▶ **WHAT TO PRODUCE**
Reproduce the entries exactly.

▶ **RECORDS SUPPLIED**
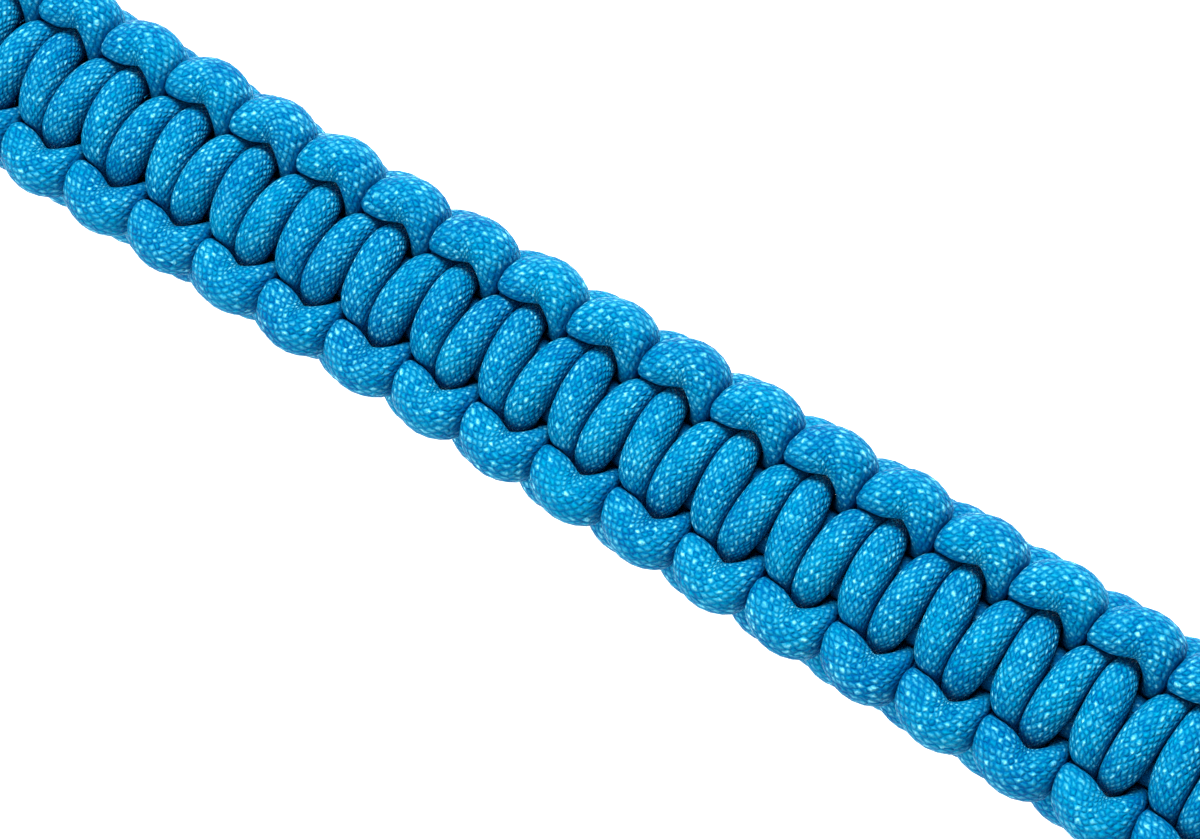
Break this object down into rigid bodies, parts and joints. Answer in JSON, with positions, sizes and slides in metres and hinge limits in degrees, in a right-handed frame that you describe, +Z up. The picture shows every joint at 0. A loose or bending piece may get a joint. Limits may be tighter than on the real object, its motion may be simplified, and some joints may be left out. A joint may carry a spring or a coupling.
{
  "type": "paracord bracelet",
  "caption": "Closed bracelet of woven cord, knotted flat round core cords and joined by a plain clasp, lying pressed long.",
  "frame": {"origin": "on the surface that the bracelet lies on, under the middle of the bracelet", "axes": "+X along the band, +Y across the band, +Z up, out of the show face of the top run"},
  "size_m": [0.1405, 0.0168, 0.0249],
  "materials": {
    "cord": "braided nylon with a soft sheen",
    "core": "braided nylon with a soft sheen",
    "clasp": "fine satin grain"
  },
  "bodies": {
    "root": {"bar_cord": "cord", "edge_cord": "cord", "core_cord_left": "core", "core_cord_right": "core", "buckle": "clasp"}
  },
  "joints": []
}
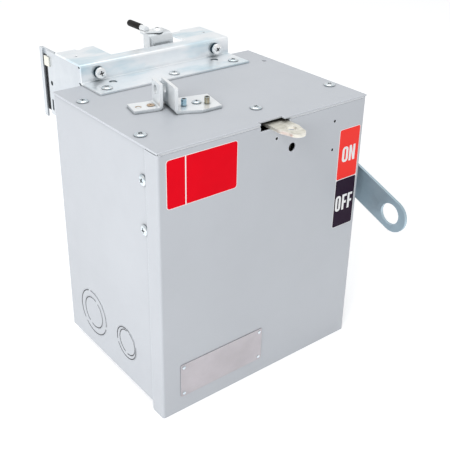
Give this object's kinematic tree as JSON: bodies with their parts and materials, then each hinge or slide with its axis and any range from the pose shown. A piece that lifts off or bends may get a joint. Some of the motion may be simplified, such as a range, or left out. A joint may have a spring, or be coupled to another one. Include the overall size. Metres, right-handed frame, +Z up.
{
  "type": "busway tap off box",
  "caption": "Fusible switch tap off box for a busway: steel enclosure with drop-down cover, plated plug-in head, clamp lever and hook-stick handle on the side.",
  "frame": {"origin": "centre of the underside of the enclosure body", "axes": "+Z up, +Y back towards the busway, +X to the right seen from the cover side"},
  "size_m": [0.2633, 0.3213, 0.3095],
  "materials": {
    "painted_steel": "satin powder coat, light blue grey",
    "zinc": "bright blue zinc plate",
    "dull_zinc": "dull zinc plate",
    "yellow_zinc": "pale yellow chromate on zinc",
    "copper": "bare copper strip",
    "tinned_copper": "tin plate",
    "brass": "plain brass",
    "black_plastic": "moulded black",
    "phenolic": "moulded phenolic",
    "fibre": "red glass polyester sheet",
    "fuse_tube": "wound glass tube"
  },
  "bodies": {
    "enclosure": {"enclosure_body": "painted_steel", "top_panel": "painted_steel", "hinge_body_leaf": "zinc", "hinge_pin": "zinc", "side_stiffeners": "zinc", "side_screws": "zinc", "top_screws": "zinc", "latch_screw": "zinc", "latch_spacer": "zinc", "latch_nut": "zinc", "padlock_ear_left": "zinc", "padlock_ear_right": "zinc", "ear_screws": "zinc", "ear_posts": "brass", "head_bracket": "zinc", "bracket_screws": "zinc", "bracket_nuts": "zinc", "left_side_plate": "zinc", "right_side_plate": "zinc", "head_screws": "zinc", "head_nuts": "zinc", "stab_block": "black_plastic", "stab_fingers": "tinned_copper", "stab_bolts": "zinc", "hook_liner": "black_plastic", "ground_clip": "brass", "clamp_bracket": "zinc", "shaft_bushing": "brass", "link_pin": "zinc", "stop_pins": "zinc", "bearing_plate": "zinc", "mechanism_plate": "zinc", "switch_base": "phenolic", "phase_barriers": "fibre", "line_straps": "copper", "load_straps": "copper", "fuse_base": "phenolic", "fuse_clips": "tinned_copper", "fuse_tubes": "fuse_tube", "fuse_ferrules": "brass", "lower_terminals": "copper", "load_lugs": "tinned_copper", "lug_screws": "zinc"},
    "cover": {"cover": "painted_steel", "hinge_cover_leaf": "zinc"},
    "latch": {"cover_latch": "yellow_zinc"},
    "clamp": {"clamp_lever": "zinc", "clamp_grip": "black_plastic", "clamp_shaft": "zinc", "clamp_dog": "zinc"},
    "switch_drive": {"operating_handle": "dull_zinc", "handle_washer": "zinc", "handle_nut": "zinc", "operating_shaft": "zinc", "pivot_stub": "zinc", "crossbar": "phenolic", "switch_blades": "copper", "crank_arm": "zinc"},
    "toggle_link": {"spring_link": "zinc", "toggle_spring": "zinc"}
  },
  "joints": [
    {"name": "cover_hinge", "type": "hinge", "parent": "enclosure", "child": "cover", "pos_m": [0, -0.0848, -0.0022], "axis": [1, 0, 0], "range_deg": [0, 105]},
    {"name": "latch_swing", "type": "hinge", "parent": "enclosure", "child": "latch", "pos_m": [0.0095, -0.0559, 0.2611], "axis": [0, 0, 1], "range_deg": [-16, 0]},
    {"name": "clamp_turn", "type": "hinge", "parent": "enclosure", "child": "clamp", "pos_m": [0.019, 0.1175, 0.256], "axis": [0, 0, 1], "range_deg": [-90, 0]},
    {"name": "handle_turn", "type": "hinge", "parent": "enclosure", "child": "switch_drive", "pos_m": [0, -0.0345, 0.184], "axis": [-1, 0, 0], "range_deg": [0, 40.8]},
    {"name": "link_rock", "type": "hinge", "parent": "enclosure", "child": "toggle_link", "pos_m": [0.079, 0.0255, 0.184], "axis": [1, 0, 0], "range_deg": [0, 19.2]}
  ],
  "couplings": [
    {"joint": "link_rock", "follows": "handle_turn", "ratio": 0.47018}
  ]
}
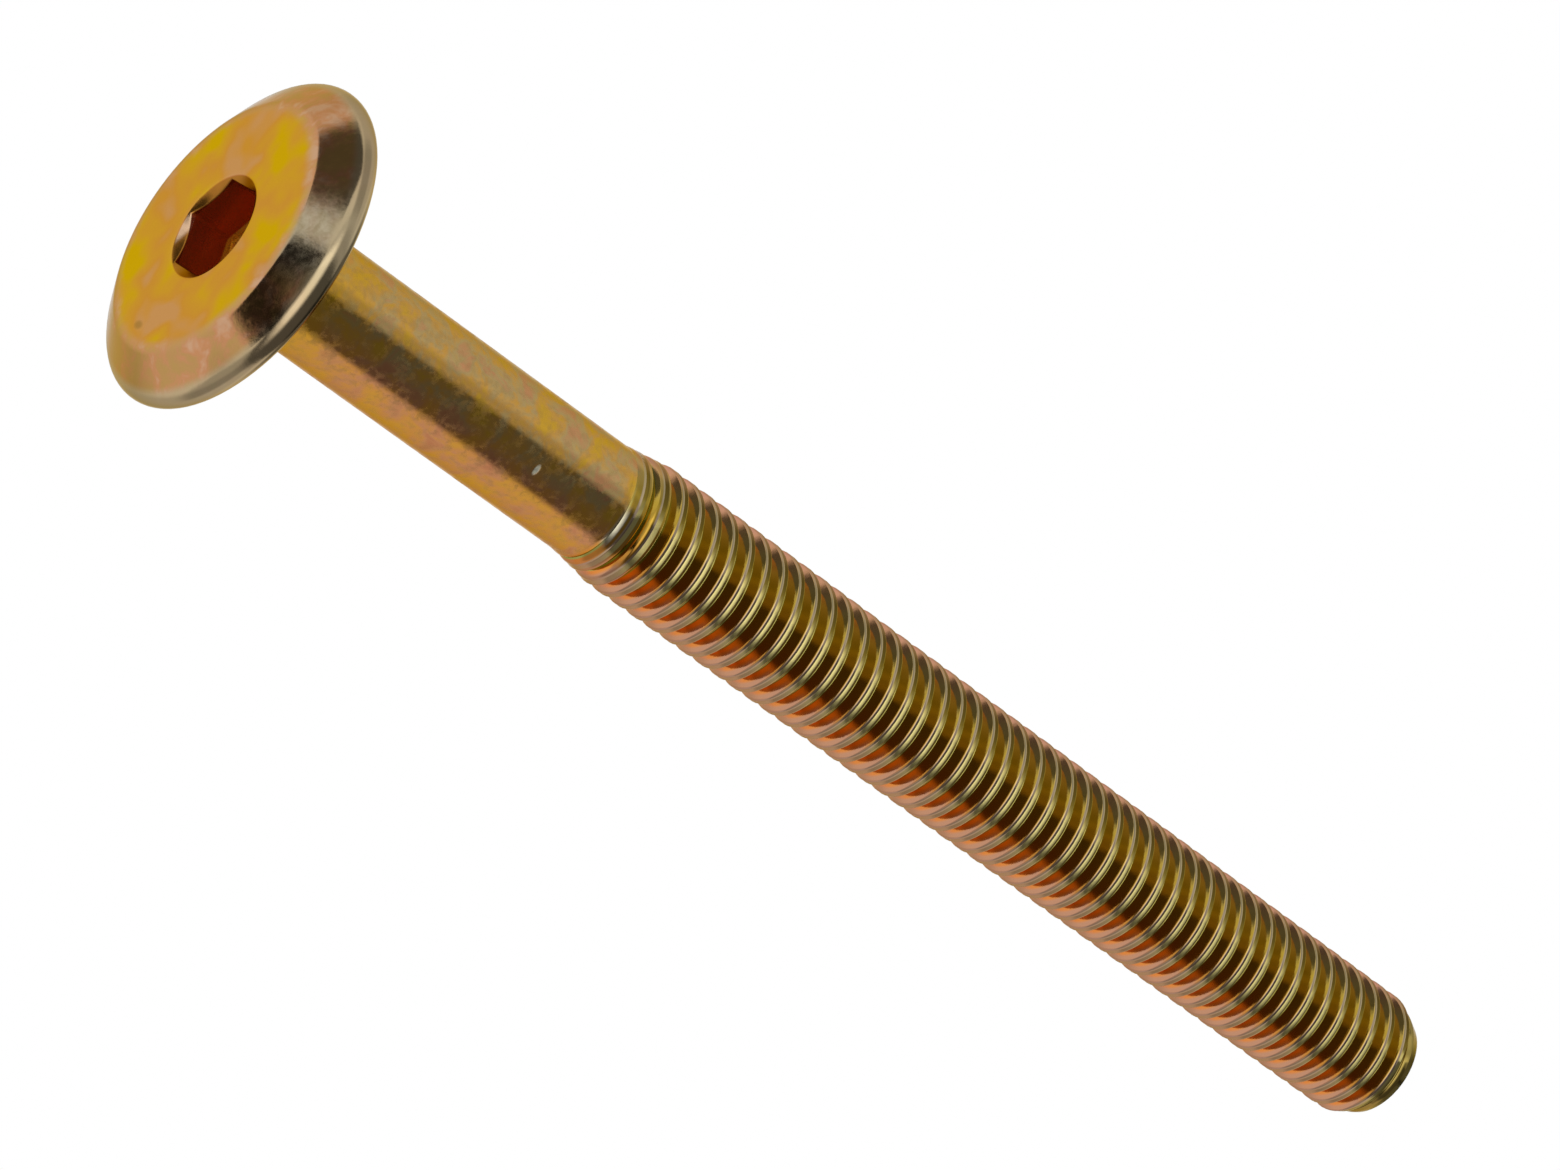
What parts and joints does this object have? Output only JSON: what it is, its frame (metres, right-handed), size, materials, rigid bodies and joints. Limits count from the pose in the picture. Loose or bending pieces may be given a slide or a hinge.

▶ **EXERCISE RESPONSE**
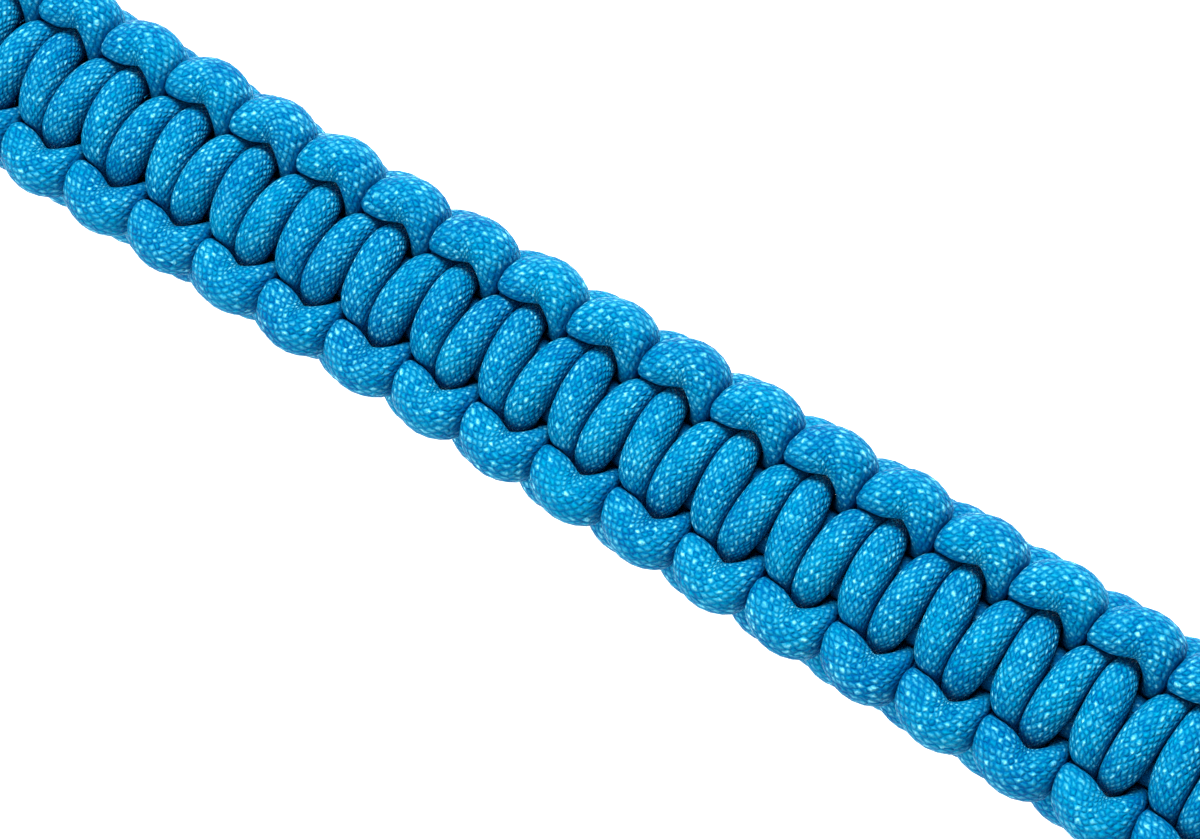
Break this object down into rigid bodies, parts and joints. Answer in JSON, with positions, sizes and slides in metres and hinge limits in degrees, in a right-handed frame that you describe, +Z up. The picture shows every joint at 0. A loose or bending piece may get a joint. Limits may be tighter than on the real object, its motion may be simplified, and some joints may be left out. A joint may carry a spring or a coupling.
{
  "type": "paracord bracelet",
  "caption": "Closed bracelet of woven cord, knotted flat round core cords and joined by a plain clasp, lying pressed long.",
  "frame": {"origin": "on the surface that the bracelet lies on, under the middle of the bracelet", "axes": "+X along the band, +Y across the band, +Z up, out of the show face of the top run"},
  "size_m": [0.1405, 0.0168, 0.0249],
  "materials": {
    "cord": "braided nylon with a soft sheen",
    "core": "braided nylon with a soft sheen",
    "clasp": "fine satin grain"
  },
  "bodies": {
    "root": {"bar_cord": "cord", "edge_cord": "cord", "core_cord_left": "core", "core_cord_right": "core", "buckle": "clasp"}
  },
  "joints": []
}
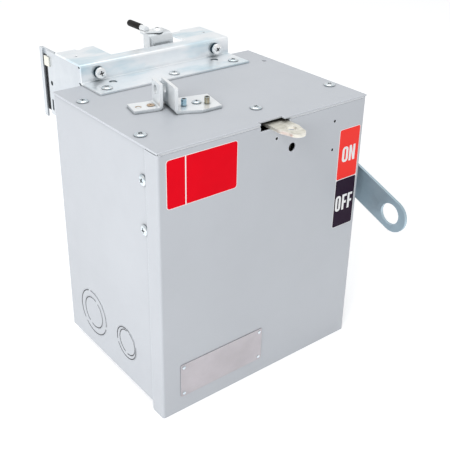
Give this object's kinematic tree as JSON: bodies with their parts and materials, then each hinge or slide with its axis and any range from the pose shown. A piece that lifts off or bends may get a joint. Some of the motion may be simplified, such as a range, or left out. A joint may have a spring, or be coupled to another one. Include the overall size. Metres, right-handed frame, +Z up.
{
  "type": "busway tap off box",
  "caption": "Fusible switch tap off box for a busway: steel enclosure with drop-down cover, plated plug-in head, clamp lever and hook-stick handle on the side.",
  "frame": {"origin": "centre of the underside of the enclosure body", "axes": "+Z up, +Y back towards the busway, +X to the right seen from the cover side"},
  "size_m": [0.2633, 0.3213, 0.3095],
  "materials": {
    "painted_steel": "satin powder coat, light blue grey",
    "zinc": "bright blue zinc plate",
    "dull_zinc": "dull zinc plate",
    "yellow_zinc": "pale yellow chromate on zinc",
    "copper": "bare copper strip",
    "tinned_copper": "tin plate",
    "brass": "plain brass",
    "black_plastic": "moulded black",
    "phenolic": "moulded phenolic",
    "fibre": "red glass polyester sheet",
    "fuse_tube": "wound glass tube"
  },
  "bodies": {
    "enclosure": {"enclosure_body": "painted_steel", "top_panel": "painted_steel", "hinge_body_leaf": "zinc", "hinge_pin": "zinc", "side_stiffeners": "zinc", "side_screws": "zinc", "top_screws": "zinc", "latch_screw": "zinc", "latch_spacer": "zinc", "latch_nut": "zinc", "padlock_ear_left": "zinc", "padlock_ear_right": "zinc", "ear_screws": "zinc", "ear_posts": "brass", "head_bracket": "zinc", "bracket_screws": "zinc", "bracket_nuts": "zinc", "left_side_plate": "zinc", "right_side_plate": "zinc", "head_screws": "zinc", "head_nuts": "zinc", "stab_block": "black_plastic", "stab_fingers": "tinned_copper", "stab_bolts": "zinc", "hook_liner": "black_plastic", "ground_clip": "brass", "clamp_bracket": "zinc", "shaft_bushing": "brass", "link_pin": "zinc", "stop_pins": "zinc", "bearing_plate": "zinc", "mechanism_plate": "zinc", "switch_base": "phenolic", "phase_barriers": "fibre", "line_straps": "copper", "load_straps": "copper", "fuse_base": "phenolic", "fuse_clips": "tinned_copper", "fuse_tubes": "fuse_tube", "fuse_ferrules": "brass", "lower_terminals": "copper", "load_lugs": "tinned_copper", "lug_screws": "zinc"},
    "cover": {"cover": "painted_steel", "hinge_cover_leaf": "zinc"},
    "latch": {"cover_latch": "yellow_zinc"},
    "clamp": {"clamp_lever": "zinc", "clamp_grip": "black_plastic", "clamp_shaft": "zinc", "clamp_dog": "zinc"},
    "switch_drive": {"operating_handle": "dull_zinc", "handle_washer": "zinc", "handle_nut": "zinc", "operating_shaft": "zinc", "pivot_stub": "zinc", "crossbar": "phenolic", "switch_blades": "copper", "crank_arm": "zinc"},
    "toggle_link": {"spring_link": "zinc", "toggle_spring": "zinc"}
  },
  "joints": [
    {"name": "cover_hinge", "type": "hinge", "parent": "enclosure", "child": "cover", "pos_m": [0, -0.0848, -0.0022], "axis": [1, 0, 0], "range_deg": [0, 105]},
    {"name": "latch_swing", "type": "hinge", "parent": "enclosure", "child": "latch", "pos_m": [0.0095, -0.0559, 0.2611], "axis": [0, 0, 1], "range_deg": [-16, 0]},
    {"name": "clamp_turn", "type": "hinge", "parent": "enclosure", "child": "clamp", "pos_m": [0.019, 0.1175, 0.256], "axis": [0, 0, 1], "range_deg": [-90, 0]},
    {"name": "handle_turn", "type": "hinge", "parent": "enclosure", "child": "switch_drive", "pos_m": [0, -0.0345, 0.184], "axis": [-1, 0, 0], "range_deg": [0, 40.8]},
    {"name": "link_rock", "type": "hinge", "parent": "enclosure", "child": "toggle_link", "pos_m": [0.079, 0.0255, 0.184], "axis": [1, 0, 0], "range_deg": [0, 19.2]}
  ],
  "couplings": [
    {"joint": "link_rock", "follows": "handle_turn", "ratio": 0.47018}
  ]
}
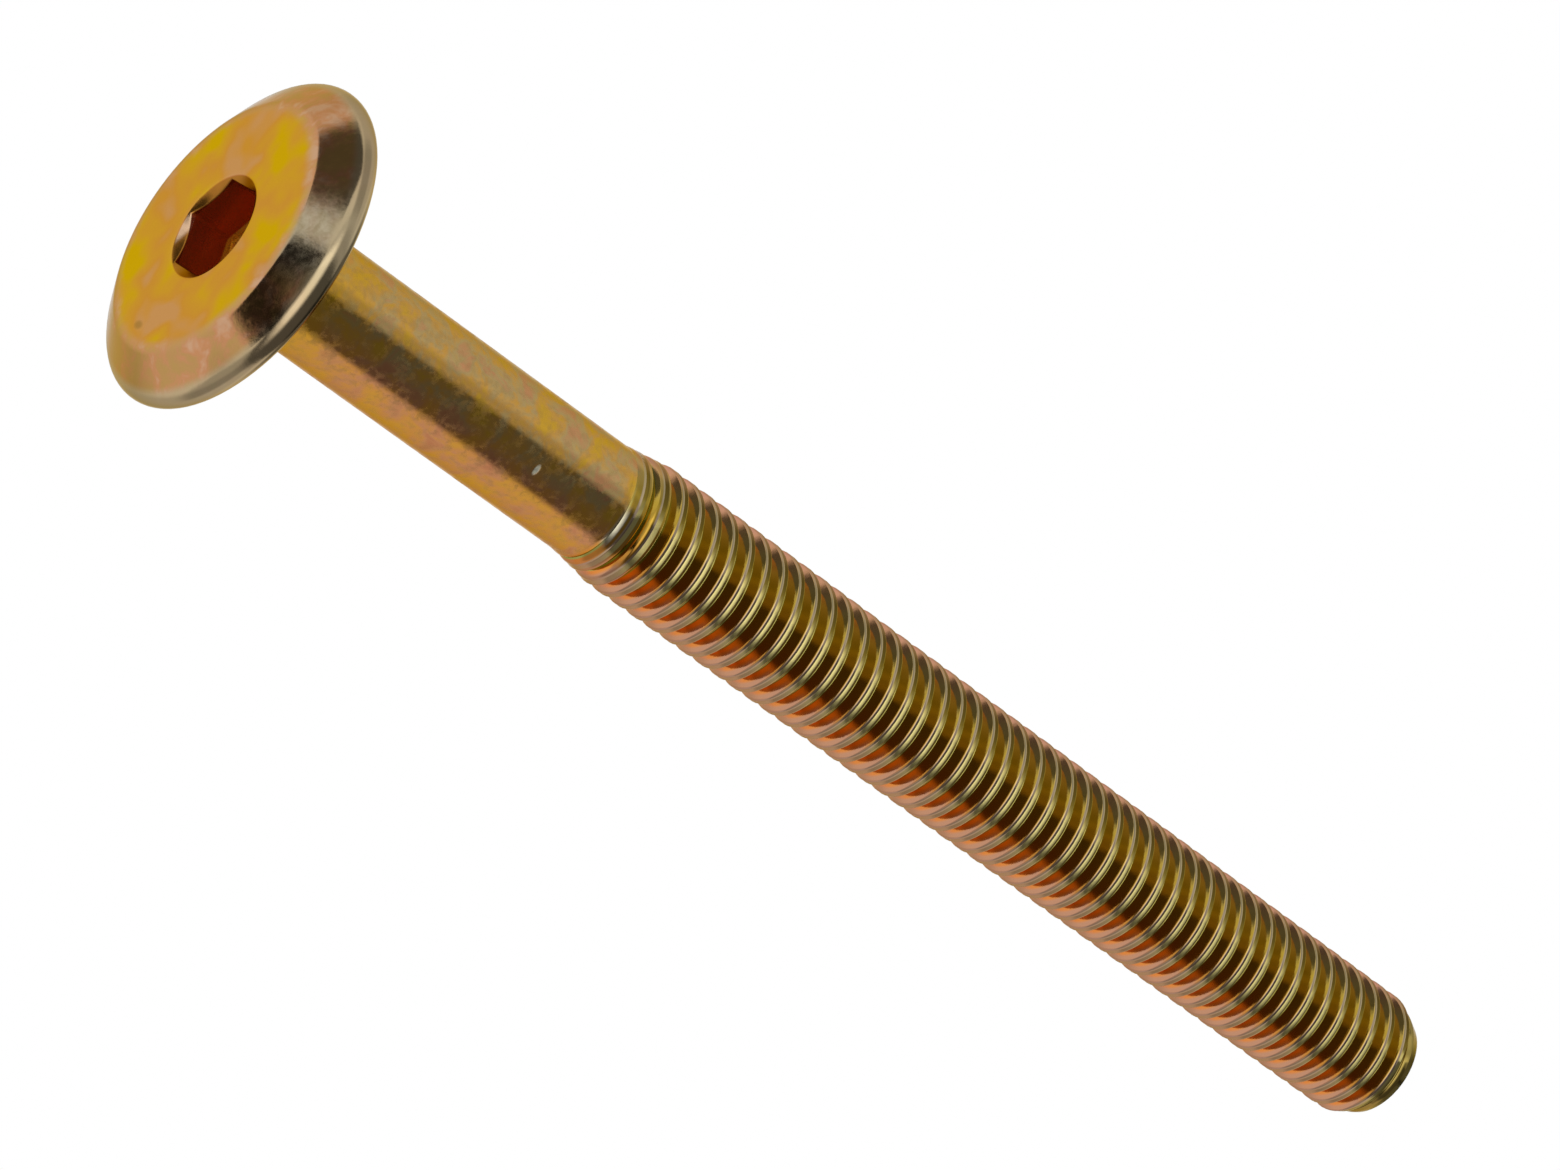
What parts and joints does this object have? Output only JSON: what it is, its frame (metres, right-handed), size, materials, rigid bodies and joints. Limits count from the pose in the picture. Loose or bending pieces may be given a slide or a hinge.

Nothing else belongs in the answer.